What you are asked to do:
Quote each record exactly, please, leaving none out.

-*-

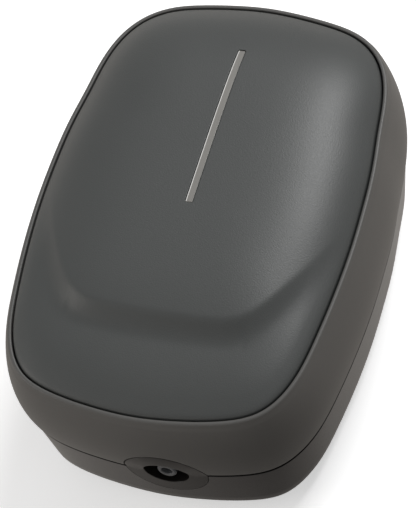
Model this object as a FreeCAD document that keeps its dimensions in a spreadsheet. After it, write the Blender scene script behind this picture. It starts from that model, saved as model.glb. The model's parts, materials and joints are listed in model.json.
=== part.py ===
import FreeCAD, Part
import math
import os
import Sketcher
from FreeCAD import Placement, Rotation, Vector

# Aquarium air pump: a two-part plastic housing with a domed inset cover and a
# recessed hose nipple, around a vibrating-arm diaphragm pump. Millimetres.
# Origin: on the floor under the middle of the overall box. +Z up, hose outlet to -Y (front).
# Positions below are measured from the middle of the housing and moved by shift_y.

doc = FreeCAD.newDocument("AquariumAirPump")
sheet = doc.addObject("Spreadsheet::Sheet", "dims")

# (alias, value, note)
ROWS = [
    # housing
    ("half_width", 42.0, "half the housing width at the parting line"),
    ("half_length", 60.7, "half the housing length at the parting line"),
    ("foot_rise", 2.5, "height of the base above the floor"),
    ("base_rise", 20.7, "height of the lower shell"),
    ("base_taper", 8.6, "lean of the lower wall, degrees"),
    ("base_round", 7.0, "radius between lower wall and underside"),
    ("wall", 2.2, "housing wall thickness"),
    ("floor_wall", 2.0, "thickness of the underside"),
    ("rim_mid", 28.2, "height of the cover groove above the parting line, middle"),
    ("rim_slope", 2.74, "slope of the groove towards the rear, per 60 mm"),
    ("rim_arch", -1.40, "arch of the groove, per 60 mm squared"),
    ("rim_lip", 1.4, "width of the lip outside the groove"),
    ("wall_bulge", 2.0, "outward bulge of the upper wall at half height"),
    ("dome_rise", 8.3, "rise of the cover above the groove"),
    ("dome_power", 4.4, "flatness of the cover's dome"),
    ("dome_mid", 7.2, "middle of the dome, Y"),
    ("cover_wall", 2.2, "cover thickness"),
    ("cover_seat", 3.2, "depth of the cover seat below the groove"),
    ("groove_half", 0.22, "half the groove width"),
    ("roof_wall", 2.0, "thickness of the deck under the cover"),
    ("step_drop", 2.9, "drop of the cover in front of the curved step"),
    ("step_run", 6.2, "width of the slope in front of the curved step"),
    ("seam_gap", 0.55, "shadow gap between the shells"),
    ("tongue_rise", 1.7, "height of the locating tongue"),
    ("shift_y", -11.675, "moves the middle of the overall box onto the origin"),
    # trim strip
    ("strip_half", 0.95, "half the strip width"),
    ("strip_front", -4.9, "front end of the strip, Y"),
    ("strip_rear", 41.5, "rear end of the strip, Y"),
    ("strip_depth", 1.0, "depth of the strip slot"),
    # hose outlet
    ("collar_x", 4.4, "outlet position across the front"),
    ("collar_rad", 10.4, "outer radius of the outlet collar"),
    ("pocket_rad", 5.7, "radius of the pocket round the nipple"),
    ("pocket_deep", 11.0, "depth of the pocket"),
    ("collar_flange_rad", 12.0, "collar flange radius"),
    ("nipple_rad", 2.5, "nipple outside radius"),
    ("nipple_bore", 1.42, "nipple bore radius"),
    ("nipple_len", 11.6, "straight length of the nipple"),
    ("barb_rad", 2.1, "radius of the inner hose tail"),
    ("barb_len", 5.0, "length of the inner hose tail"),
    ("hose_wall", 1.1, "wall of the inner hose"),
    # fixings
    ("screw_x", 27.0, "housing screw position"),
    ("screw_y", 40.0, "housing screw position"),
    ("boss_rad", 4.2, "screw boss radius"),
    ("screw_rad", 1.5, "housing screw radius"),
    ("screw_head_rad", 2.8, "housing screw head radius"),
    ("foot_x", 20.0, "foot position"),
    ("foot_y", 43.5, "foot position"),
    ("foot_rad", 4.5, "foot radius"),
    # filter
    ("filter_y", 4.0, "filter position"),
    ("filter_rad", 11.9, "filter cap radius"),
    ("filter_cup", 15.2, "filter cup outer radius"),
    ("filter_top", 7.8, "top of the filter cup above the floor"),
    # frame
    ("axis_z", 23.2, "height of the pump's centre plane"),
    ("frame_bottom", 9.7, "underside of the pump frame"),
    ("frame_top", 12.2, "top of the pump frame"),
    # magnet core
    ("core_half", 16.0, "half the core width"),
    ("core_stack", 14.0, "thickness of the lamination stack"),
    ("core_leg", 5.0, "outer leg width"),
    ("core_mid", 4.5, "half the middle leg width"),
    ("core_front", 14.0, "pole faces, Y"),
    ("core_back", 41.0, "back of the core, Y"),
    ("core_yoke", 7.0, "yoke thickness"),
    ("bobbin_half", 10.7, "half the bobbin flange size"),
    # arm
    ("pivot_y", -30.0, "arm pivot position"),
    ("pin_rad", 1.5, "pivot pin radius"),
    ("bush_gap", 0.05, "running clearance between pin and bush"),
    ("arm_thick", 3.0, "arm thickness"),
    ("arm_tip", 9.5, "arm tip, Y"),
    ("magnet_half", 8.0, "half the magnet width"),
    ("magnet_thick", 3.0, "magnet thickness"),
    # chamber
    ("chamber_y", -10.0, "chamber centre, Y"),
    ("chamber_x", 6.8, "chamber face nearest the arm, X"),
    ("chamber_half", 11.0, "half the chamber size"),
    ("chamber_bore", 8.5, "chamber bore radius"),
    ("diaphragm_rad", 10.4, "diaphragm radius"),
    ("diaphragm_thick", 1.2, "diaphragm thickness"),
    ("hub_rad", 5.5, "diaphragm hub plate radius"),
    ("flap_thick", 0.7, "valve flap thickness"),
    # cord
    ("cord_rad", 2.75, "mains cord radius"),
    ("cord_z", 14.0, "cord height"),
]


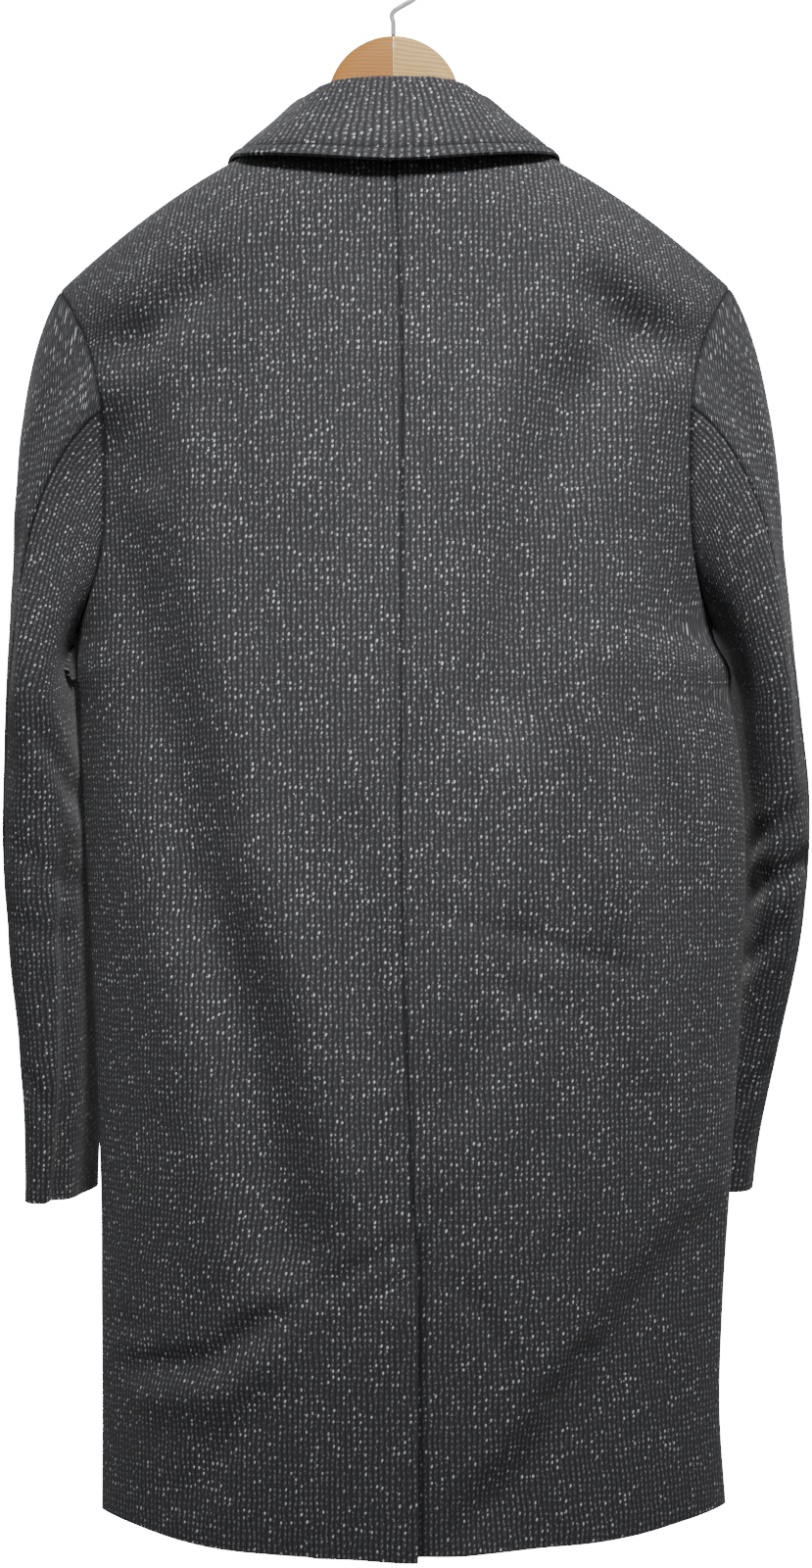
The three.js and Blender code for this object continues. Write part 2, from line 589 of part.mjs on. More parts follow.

-*-

Written solution:
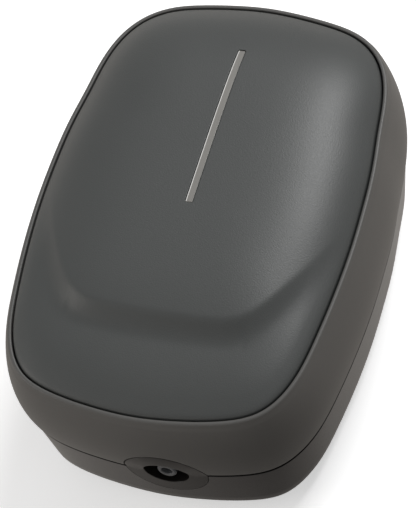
Model this object as a FreeCAD document that keeps its dimensions in a spreadsheet. After it, write the Blender scene script behind this picture. It starts from that model, saved as model.glb. The model's parts, materials and joints are listed in model.json.
=== part.py ===
import FreeCAD, Part
import math
import os
import Sketcher
from FreeCAD import Placement, Rotation, Vector

# Aquarium air pump: a two-part plastic housing with a domed inset cover and a
# recessed hose nipple, around a vibrating-arm diaphragm pump. Millimetres.
# Origin: on the floor under the middle of the overall box. +Z up, hose outlet to -Y (front).
# Positions below are measured from the middle of the housing and moved by shift_y.

doc = FreeCAD.newDocument("AquariumAirPump")
sheet = doc.addObject("Spreadsheet::Sheet", "dims")

# (alias, value, note)
ROWS = [
    # housing
    ("half_width", 42.0, "half the housing width at the parting line"),
    ("half_length", 60.7, "half the housing length at the parting line"),
    ("foot_rise", 2.5, "height of the base above the floor"),
    ("base_rise", 20.7, "height of the lower shell"),
    ("base_taper", 8.6, "lean of the lower wall, degrees"),
    ("base_round", 7.0, "radius between lower wall and underside"),
    ("wall", 2.2, "housing wall thickness"),
    ("floor_wall", 2.0, "thickness of the underside"),
    ("rim_mid", 28.2, "height of the cover groove above the parting line, middle"),
    ("rim_slope", 2.74, "slope of the groove towards the rear, per 60 mm"),
    ("rim_arch", -1.40, "arch of the groove, per 60 mm squared"),
    ("rim_lip", 1.4, "width of the lip outside the groove"),
    ("wall_bulge", 2.0, "outward bulge of the upper wall at half height"),
    ("dome_rise", 8.3, "rise of the cover above the groove"),
    ("dome_power", 4.4, "flatness of the cover's dome"),
    ("dome_mid", 7.2, "middle of the dome, Y"),
    ("cover_wall", 2.2, "cover thickness"),
    ("cover_seat", 3.2, "depth of the cover seat below the groove"),
    ("groove_half", 0.22, "half the groove width"),
    ("roof_wall", 2.0, "thickness of the deck under the cover"),
    ("step_drop", 2.9, "drop of the cover in front of the curved step"),
    ("step_run", 6.2, "width of the slope in front of the curved step"),
    ("seam_gap", 0.55, "shadow gap between the shells"),
    ("tongue_rise", 1.7, "height of the locating tongue"),
    ("shift_y", -11.675, "moves the middle of the overall box onto the origin"),
    # trim strip
    ("strip_half", 0.95, "half the strip width"),
    ("strip_front", -4.9, "front end of the strip, Y"),
    ("strip_rear", 41.5, "rear end of the strip, Y"),
    ("strip_depth", 1.0, "depth of the strip slot"),
    # hose outlet
    ("collar_x", 4.4, "outlet position across the front"),
    ("collar_rad", 10.4, "outer radius of the outlet collar"),
    ("pocket_rad", 5.7, "radius of the pocket round the nipple"),
    ("pocket_deep", 11.0, "depth of the pocket"),
    ("collar_flange_rad", 12.0, "collar flange radius"),
    ("nipple_rad", 2.5, "nipple outside radius"),
    ("nipple_bore", 1.42, "nipple bore radius"),
    ("nipple_len", 11.6, "straight length of the nipple"),
    ("barb_rad", 2.1, "radius of the inner hose tail"),
    ("barb_len", 5.0, "length of the inner hose tail"),
    ("hose_wall", 1.1, "wall of the inner hose"),
    # fixings
    ("screw_x", 27.0, "housing screw position"),
    ("screw_y", 40.0, "housing screw position"),
    ("boss_rad", 4.2, "screw boss radius"),
    ("screw_rad", 1.5, "housing screw radius"),
    ("screw_head_rad", 2.8, "housing screw head radius"),
    ("foot_x", 20.0, "foot position"),
    ("foot_y", 43.5, "foot position"),
    ("foot_rad", 4.5, "foot radius"),
    # filter
    ("filter_y", 4.0, "filter position"),
    ("filter_rad", 11.9, "filter cap radius"),
    ("filter_cup", 15.2, "filter cup outer radius"),
    ("filter_top", 7.8, "top of the filter cup above the floor"),
    # frame
    ("axis_z", 23.2, "height of the pump's centre plane"),
    ("frame_bottom", 9.7, "underside of the pump frame"),
    ("frame_top", 12.2, "top of the pump frame"),
    # magnet core
    ("core_half", 16.0, "half the core width"),
    ("core_stack", 14.0, "thickness of the lamination stack"),
    ("core_leg", 5.0, "outer leg width"),
    ("core_mid", 4.5, "half the middle leg width"),
    ("core_front", 14.0, "pole faces, Y"),
    ("core_back", 41.0, "back of the core, Y"),
    ("core_yoke", 7.0, "yoke thickness"),
    ("bobbin_half", 10.7, "half the bobbin flange size"),
    # arm
    ("pivot_y", -30.0, "arm pivot position"),
    ("pin_rad", 1.5, "pivot pin radius"),
    ("bush_gap", 0.05, "running clearance between pin and bush"),
    ("arm_thick", 3.0, "arm thickness"),
    ("arm_tip", 9.5, "arm tip, Y"),
    ("magnet_half", 8.0, "half the magnet width"),
    ("magnet_thick", 3.0, "magnet thickness"),
    # chamber
    ("chamber_y", -10.0, "chamber centre, Y"),
    ("chamber_x", 6.8, "chamber face nearest the arm, X"),
    ("chamber_half", 11.0, "half the chamber size"),
    ("chamber_bore", 8.5, "chamber bore radius"),
    ("diaphragm_rad", 10.4, "diaphragm radius"),
    ("diaphragm_thick", 1.2, "diaphragm thickness"),
    ("hub_rad", 5.5, "diaphragm hub plate radius"),
    ("flap_thick", 0.7, "valve flap thickness"),
    # cord
    ("cord_rad", 2.75, "mains cord radius"),
    ("cord_z", 14.0, "cord height"),
]


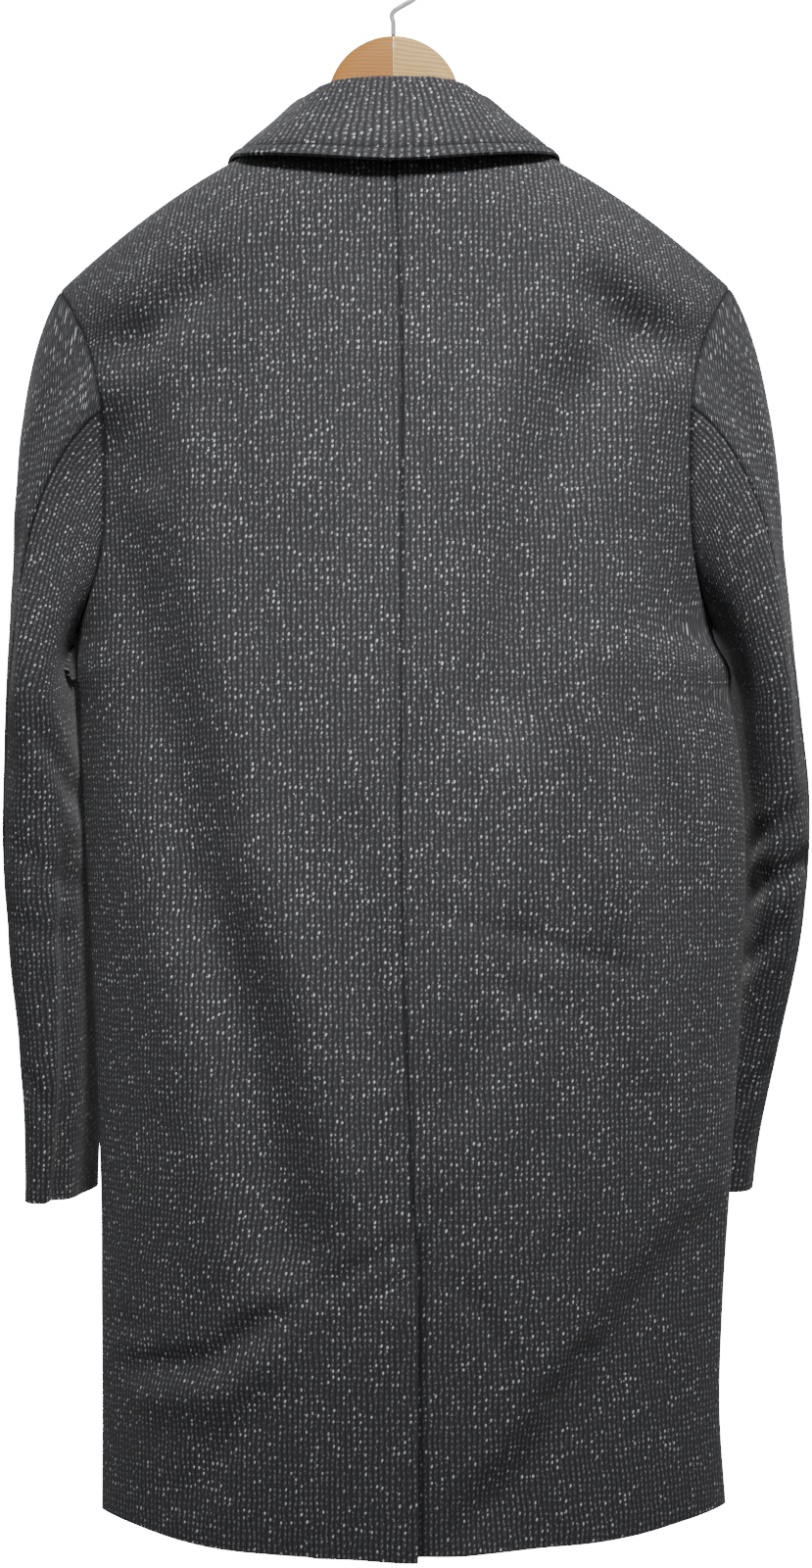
The three.js and Blender code for this object continues. Write part 2, from line 589 of part.mjs on. More parts follow.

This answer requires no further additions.